In terms of the Johannesburg Library, the Johannesburg Heritage Foundation revealed that findings from independent engineers and architects concluded that a gas-driven fire suppression system in the stacks must be commissioned. In addition, the building must be brought up to the current and applicable code to protect the invaluable collections held in the library.

The gas-driven fire suppression system in the Joburg Library, also known as a clean agent fire suppression system, is designed to extinguish fires without causing damage to valuable materials or equipment, explains ASP Fire CEO Michael van Niekerk.

The system detects a fire using smoke or heat detectors, which trigger an alarm when any abnormal conditions are sensed. The system is activated if a fire is detected, releasing a clean agent gas such as FM-200, Novec 1230 or Inergen into the protected area. These gases are electrically non-conductive, non-corrosive, and safe for humans.

The gas displaces oxygen, reducing its concentration below the level required to sustain combustion. Without sufficient oxygen, the fire cannot continue to burn, meaning that the suppression process is rapid and effective. Simultaneously, a fire alarm alerts library staff and visitors to follow evacuation procedures to ensure their safety before the gas is discharged.

The gas either dissipates naturally or by means of mechanical ventilation after the fire is suppressed, leaving no residue and minimising clean-up efforts. The library staff can then assess the situation and address any damage. While these systems are highly effective, they can be expensive to install and maintain. They are commonly used in places where water-based systems like sprinklers would cause significant damage to sensitive equipment or irreplaceable artifacts or documents.

What complicates the issue of commissioning an appropriate fire detection and suppression system at the Johannesburg Library is that, like the African Studies Library reading room at UCT, it is a heritage building, which means specific requirements must be adhered to.

“The best option is to use a gas fire suppression system designed specifically for archives and libraries, which have the benefit of not leaving behind any damaging residue,” says van Niekerk. The challenge here is that because libraries present such large spaces, the quantity of gas required is quite considerable. Hence, the larger question is the protection of the heritage building itself versus its contents. While older buildings may have a stone or brick superstructure, the flooring and internal structure is generally made from timber.

The construction materials used in older buildings are definitely not in line with modern regulations. Complicating the issue is that heritage buildings are very difficult to retrofit with conventional sprinkler systems, for example, due to the fact that their external appearance has to be preserved. However, there is a responsibility on any building owner to ensure that a building is fit-for-purpose in terms of fire protection, which extends to both loss of valuable property and loss of life.
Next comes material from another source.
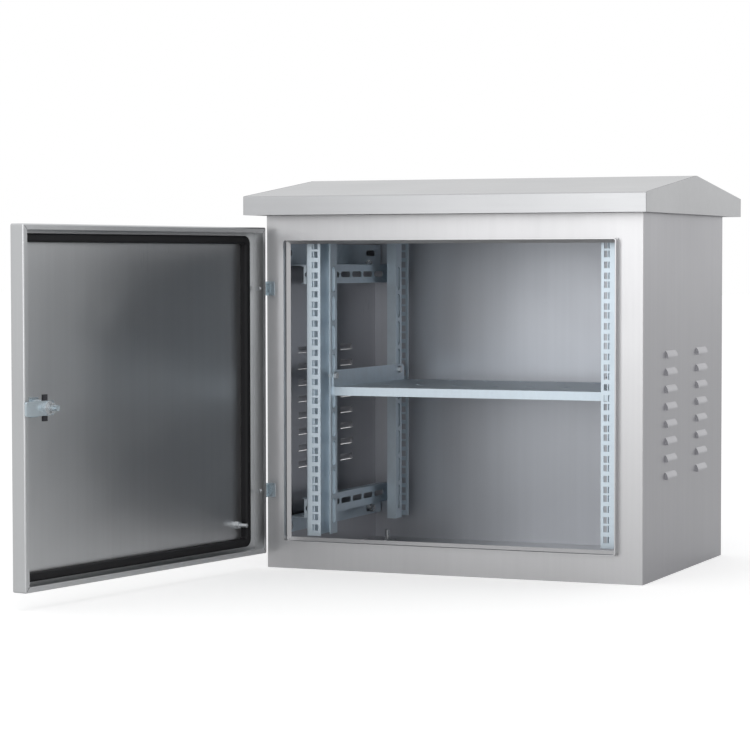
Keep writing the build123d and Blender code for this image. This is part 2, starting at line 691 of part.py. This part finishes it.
def hinge_eye(z):
    """Moving half of a hinge: a bored block with a flat pad against the door's edge."""
    height = HINGE_H - 2 * HINGE_EAR - 2 * EYE_PLAY
    with BuildPart() as eye:
        with BuildSketch(Plane.XY.offset(z - height / 2)):
            with Locations((HINGE_X, HINGE_Y)):
                Circle(HINGE_R)
            with Locations(((HINGE_X + DOOR_LEFT) / 2, HINGE_Y)):
                Rectangle(DOOR_LEFT - HINGE_X, 2 * HINGE_R)
            with Locations((HINGE_X, HINGE_Y)):
                Circle(PIN_R + PIN_FIT, mode=Mode.SUBTRACT)
        extrude(amount=height)
        with BuildSketch(facing_right(DOOR_LEFT)):
            with Locations((HINGE_Y, z)):
                Circle(EYE_SCREW_R + THREAD_GAP)
        extrude(amount=SHEET - EYE_SCREW_L, mode=Mode.SUBTRACT)
    return eye


body["lower_hinge_bracket"] = hinge_bracket(HINGE_Z[0])
body["upper_hinge_bracket"] = hinge_bracket(HINGE_Z[1])
door["lower_hinge_eye"] = hinge_eye(HINGE_Z[0])
door["upper_hinge_eye"] = hinge_eye(HINGE_Z[1])

with BuildPart() as hinge_pins:
    for z in HINGE_Z:
        with Locations((HINGE_X, HINGE_Y, z)):
            Cylinder(PIN_R, HINGE_H + PIN_HEAD_H)
        for end in (-1, 1):
            with Locations((HINGE_X, HINGE_Y, z + end * (HINGE_H + PIN_HEAD_H) / 2)):
                Cylinder(PIN_HEAD_R, PIN_HEAD_H)
body["hinge_pins"] = hinge_pins

with BuildPart() as hinge_screws:
    for z in HINGE_Z:
        with BuildSketch(facing_right(DOOR_LEFT + SHEET)):
            with Locations((HINGE_Y, z)):
                Circle(EYE_SCREW_HEAD_R)
        extrude(amount=EYE_SCREW_HEAD_H)
        with BuildSketch(facing_right(DOOR_LEFT + SHEET)):
            with Locations((HINGE_Y, z)):
                Circle(EYE_SCREW_R)
        extrude(amount=-EYE_SCREW_L + THREAD_GAP)
door["hinge_screws"] = hinge_screws

# Door: a folded tray whose edges end in narrow lips facing the cabinet
with BuildPart() as door_pan:
    with BuildSketch(facing_front(DOOR_LIP_Y)):
        with Locations((DOOR_X, DOOR_Z)):
            RectangleRounded(DOOR_W, DOOR_H, DOOR_RADIUS)
    extrude(amount=DOOR_DEPTH)
    fillet(door_pan.edges().filter_by(Axis.Y, reverse=True), DOOR_BEND)
    with BuildSketch(facing_front(DOOR_LIP_Y - SHEET)):
        with Locations((DOOR_X, DOOR_Z)):
            RectangleRounded(DOOR_W - 2 * SHEET, DOOR_H - 2 * SHEET, DOOR_RADIUS - SHEET)
    extrude(amount=DOOR_DEPTH - 2 * SHEET, mode=Mode.SUBTRACT)
    with BuildSketch(facing_front(DOOR_LIP_Y)):
        with Locations((DOOR_X, DOOR_Z)):
            Rectangle(DOOR_W - 2 * DOOR_LIP, DOOR_H - 2 * DOOR_LIP)
    extrude(amount=2 * SHEET, mode=Mode.SUBTRACT)
    with BuildSketch(facing_front(DOOR_PANEL_Y)):
        with Locations((LOCK_X, LOCK_Z)):
            Circle(BARREL_R + THREAD_GAP)
    extrude(amount=2 * SHEET, mode=Mode.SUBTRACT)
    with BuildSketch(facing_right(DOOR_LEFT)):
        with Locations((HINGE_Y, HINGE_Z[0]), (HINGE_Y, HINGE_Z[1])):
            Circle(EYE_SCREW_R + THREAD_GAP)
    extrude(amount=2 * SHEET, both=True, mode=Mode.SUBTRACT)
door["door_pan"] = door_pan

# Gasket in the door, centred on the rim of the opening
with BuildPart() as door_gasket:
    gasket_top = FRONT - RIM_OUT - GASKET_GAP
    ring_w = OPEN_W + SHEET
    ring_h = OPEN_H + SHEET
    with BuildSketch(facing_front(gasket_top)):
        with Locations((OPEN_X, OPEN_Z)):
            RectangleRounded(ring_w + GASKET_W, ring_h + GASKET_W, GASKET_RADIUS)
            RectangleRounded(
                ring_w - GASKET_W, ring_h - GASKET_W, GASKET_RADIUS / 3, mode=Mode.SUBTRACT
            )
    extrude(amount=gasket_top - DOOR_PANEL_Y)
    crown = door_gasket.edges().filter_by_position(Axis.Y, gasket_top - 0.1, gasket_top + 0.1)
    fillet(crown, GASKET_CROWN)
door["door_gasket"] = door_gasket


def lock_plane(lift):
    """Plane across the lock's axis, at a height above the inner face of the door sheet."""
    return Plane(origin=(LOCK_X, DOOR_PANEL_Y + lift, LOCK_Z), x_dir=(1, 0, 0), z_dir=(0, 1, 0))


with BuildPart() as lock_housing:
    with BuildSketch(lock_plane(-SHEET)):
        Circle(LOCK_FLANGE_R)
    extrude(amount=-LOCK_FLANGE_T)
    chamfer(lock_housing.edges().sort_by(Axis.Y)[0], 1)
    with BuildSketch(lock_plane(-SHEET)):
        Circle(BARREL_R)
    extrude(amount=SHEET + BARREL_TOP)
    with BuildSketch(lock_plane(BARREL_TOP)):
        Circle(CORE_R + CORE_FIT)
    extrude(amount=-BARREL_TOP - SHEET - LOCK_FLANGE_T, mode=Mode.SUBTRACT)
door["lock_housing"] = lock_housing
door["lock_nut"] = nuts([lock_plane(0)], LOCK_NUT_AF, BARREL_R + THREAD_GAP, LOCK_NUT_T)

# Stop collar on the end of the barrel, with a lug above and a lug below
with BuildPart() as lock_collar:
    with BuildSketch(lock_plane(BARREL_TOP)):
        Circle(BARREL_R)
        Rectangle(COLLAR_LUG_W, 2 * COLLAR_LUG)
        Circle(CORE_R + THREAD_GAP, mode=Mode.SUBTRACT)
    extrude(amount=COLLAR_T)
door["lock_collar"] = lock_collar

# Core that the key turns, with a square for the tongue and a threaded end
with BuildPart() as lock_core:
    with BuildSketch(lock_plane(-SHEET - LOCK_FLANGE_T)):
        Circle(CORE_R)
    extrude(amount=CAM_LIFT + SHEET + LOCK_FLANGE_T)
    with BuildSketch(lock_plane(CAM_LIFT)):
        Rectangle(CORE_SQUARE, CORE_SQUARE)
    extrude(amount=CAM_T)
    with BuildSketch(lock_plane(CAM_LIFT + CAM_T)):
        Circle(CAM_STUD_R)
    extrude(amount=CAM_STUD_TOP - CAM_LIFT - CAM_T)
    with BuildSketch(lock_plane(-SHEET - LOCK_FLANGE_T)):
        RegularPolygon(KEY_R, 3)
    extrude(amount=KEY_DEPTH, mode=Mode.SUBTRACT)
door["lock_core"] = lock_core

with BuildPart() as lock_cam:
    with BuildSketch(lock_plane(CAM_LIFT)):
        with Locations(((CAM_LENGTH - CAM_HEEL) / 2, 0)):
            RectangleRounded(CAM_LENGTH + CAM_HEEL, CAM_W, 3)
        Rectangle(CORE_SQUARE, CORE_SQUARE, mode=Mode.SUBTRACT)
    extrude(amount=CAM_T)
door["lock_cam"] = lock_cam
door["cam_washer"] = discs(
    [lock_plane(CAM_LIFT + CAM_T)], CAM_WASHER_R, CAM_STUD_R + THREAD_GAP, WASHER_T
)
door["cam_nut"] = nuts(
    [lock_plane(CAM_LIFT + CAM_T + WASHER_T)], CAM_NUT_AF, CAM_STUD_R + THREAD_GAP, CAM_NUT_T
)

# Earth stud on the door, with its nut and washer
door_seat = Plane(
    origin=(DOOR_STUD[0], DOOR_PANEL_Y, DOOR_STUD[1]), x_dir=(1, 0, 0), z_dir=(0, 1, 0)
)
with BuildPart() as door_earth_stud:
    with BuildSketch(door_seat):
        Circle(M6_R)
    extrude(amount=STUD_L)
    chamfer(door_earth_stud.edges().sort_by(Axis.Y)[-1], 0.6)
door["door_earth_stud"] = door_earth_stud
door["door_earth_washer"] = discs([door_seat], WASHER_R, M6_R + THREAD_GAP, WASHER_T)
door["door_earth_nut"] = nuts([door_seat.offset(WASHER_T)], M6_AF, M6_R + THREAD_GAP, M6_NUT_H)

# The hinge line, about which everything on the door is turned open
hinge_line = Axis((HINGE_X, HINGE_Y, 0), (0, 0, 1))
nodes = {name: builder.part for name, builder in body.items()}
for name, builder in door.items():
    nodes[name] = builder.part.rotate(hinge_line, -DOOR_OPEN_ANGLE)

os.makedirs("parts", exist_ok=True)
for name, node in nodes.items():
    node.label = name
    export_step(node, f"parts/{name}.step")
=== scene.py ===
import json
import math

import bmesh
import bpy
from mathutils import Matrix, Vector


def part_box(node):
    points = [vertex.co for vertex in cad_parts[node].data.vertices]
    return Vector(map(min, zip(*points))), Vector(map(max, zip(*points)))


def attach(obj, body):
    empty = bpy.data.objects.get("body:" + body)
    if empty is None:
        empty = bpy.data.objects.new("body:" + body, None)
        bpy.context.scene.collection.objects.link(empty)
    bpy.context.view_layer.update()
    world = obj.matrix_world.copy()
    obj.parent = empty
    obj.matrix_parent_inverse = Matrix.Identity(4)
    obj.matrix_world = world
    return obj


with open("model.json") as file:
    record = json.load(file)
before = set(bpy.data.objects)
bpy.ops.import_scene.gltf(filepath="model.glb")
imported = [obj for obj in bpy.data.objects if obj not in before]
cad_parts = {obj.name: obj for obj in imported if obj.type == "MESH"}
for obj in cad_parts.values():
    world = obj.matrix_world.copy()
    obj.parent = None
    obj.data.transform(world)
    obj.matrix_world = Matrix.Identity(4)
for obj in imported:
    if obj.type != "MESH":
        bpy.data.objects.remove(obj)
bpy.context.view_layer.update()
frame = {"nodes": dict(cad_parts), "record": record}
bpy.ops.object.select_all(action="DESELECT")
nodes = frame["nodes"]
scene = bpy.context.scene

# Camera at the photograph's place, for a frame of 750 by 750 pixels
CAMERA_PLACE = (1.39333, -3.77831, 0.46636)
CAMERA_YAW = -0.400939
CAMERA_PITCH = 0.0439479
CAMERA_ROLL = -0.0012652
FOCAL_PIXELS = 2598.06
FRAME_PIXELS = 750
SENSOR = 36.0
NEAREST_SEEN = 0.1
FARTHEST_SEEN = 60

# Hinge axis, and the turn that takes the shut door to where it stands open
HINGE = Vector((-0.3005, -0.225, 0))
DOOR_OPENING = math.radians(99)
DOOR_TURN = (
    Matrix.Translation(HINGE)
    @ Matrix.Rotation(-DOOR_OPENING, 4, "Z")
    @ Matrix.Translation(-HINGE)
)

# Colours of the sheets, the fasteners and the soft parts
STAINLESS = (0.53, 0.53, 0.54)
BACK_STAINLESS = (0.53, 0.55, 0.59)
DOOR_STAINLESS = (0.58, 0.59, 0.60)
# Painted shade: the side panels and the roof take darker copies of the same stainless, for the shade that
# falls on them
SHADED_SIDE_STAINLESS = (0.405, 0.405, 0.425)
SHADED_ROOF_STAINLESS = (0.465, 0.47, 0.48)
ZINC = (0.64, 0.73, 0.80)
BRIGHT_ZINC = (0.56, 0.64, 0.69)
PLATING = (0.60, 0.62, 0.64)
JOINT_SHADE = (0.16, 0.16, 0.17)
FOAM_BLACK = (0.006, 0.006, 0.007)
RUBBER_BLACK = (0.02, 0.02, 0.02)
COLLAR_BLACK = (0.03, 0.03, 0.035)

# Noise: scales are per metre, and a ramp spreads the middle of its range
RAMP_START = 0.3
RAMP_END = 0.7
PLAIN_DETAIL = 2.0
RICH_DETAIL = 3.0
NOISE_ROUGHNESS = 0.6
METAL_RELIEF = 0.0002
SOFT_RELIEF = 0.0004

# Brushed stainless: fine lines, broad bands and cloudy patches
LINES_ACROSS = 1800.0
LINES_ALONG = 14.0
BANDS_ACROSS = 90.0
BANDS_ALONG = 1.2
CLOUDS = 5.0
CLOUD_DULLING = 0.06
LINE_DULLING = 0.03
BRUSHED_DARKER = 0.95
BRUSHED_LIGHTER = 1.04
BRUSHED_STRENGTH = 0.05
BACK_STRENGTH = 0.03
BACK_METALLIC = 0.8

# Zinc plating: faint patches and a fine grit
ZINC_METALLIC = 0.75
PATCHES = (55.0, 55.0, 30.0)
PATCH_DETAIL = 4.0
PATCH_ROUGHNESS = 0.7
GRIT = 700.0
ZINC_DARKER = 0.82
ZINC_LIGHTER = 1.12
PATCH_SHINIER = 0.07
PATCH_DULLER = 0.1
ZINC_STRENGTH = 0.15

# Rubber, foam and dark paint
DULL_SPECULAR = 0.25
DULL_LIGHTER = 1.8


def node(tree, kind, **values):
    made = tree.nodes.new(kind)
    for name, value in values.items():
        setattr(made, name, value)
    return made


def ramp(tree, source, low_value, high_value):
    """Colour ramp from one grey to another."""
    made = node(tree, "ShaderNodeValToRGB")
    made.color_ramp.elements[0].position = RAMP_START
    made.color_ramp.elements[0].color = (low_value, low_value, low_value, 1)
    made.color_ramp.elements[1].position = RAMP_END
    made.color_ramp.elements[1].color = (high_value, high_value, high_value, 1)
    tree.links.new(source, made.inputs["Fac"])
    return made.outputs["Color"]


def noise(tree, stretch, detail, rough=NOISE_ROUGHNESS):
    """Noise in object coordinates, stretched by a scale for each axis."""
    place = node(tree, "ShaderNodeTexCoord")
    mapping = node(tree, "ShaderNodeMapping")
    mapping.inputs["Scale"].default_value = stretch
    made = node(tree, "ShaderNodeTexNoise")
    made.inputs["Scale"].default_value = 1.0
    made.inputs["Detail"].default_value = detail
    made.inputs["Roughness"].default_value = rough
    tree.links.new(place.outputs["Object"], mapping.inputs["Vector"])
    tree.links.new(mapping.outputs["Vector"], made.inputs["Vector"])
    return made.outputs["Fac"]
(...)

Modern buildings also deploy drencher systems that keep the exterior cool with water curtains in order to protect windows, doors, walls and roofs against an encroaching fire. In addition to modern advances like recessed sprinkler systems and water mist or fog systems, which are only activated in the event of a fire, another solution is a hypoxic system that introduces nitrogen into an area when unoccupied to reduce the oxygen level to the point where combustion cannot occur.

However, the best approach remains a proper fire-risk assessment, which looks at a building holistically and not in isolation to any other factors. There are also internal factors that need to be considered, such as the possible sources of ignition inside a building and how best to manage these. Notwithstanding that a building is old, the electrical system can still be modernised without affecting its heritage ‘look and feel’.

In addition, modern electrical management systems based on earth leakage and thermal resistors, as well as computer monitoring, can result in an automatic shutdown if any risks are detected. These can range from fans, heaters and computer terminals that are left on to overloaded multi-plug extensions, a common cause of fire in a typical office environment.

“Managing the internal environment of a building adequately allows for the fire risk to be minimised. Obviously, risk can never be eliminated by 100%, but it can definitely be reduced to an acceptable level,” concludes van Niekerk.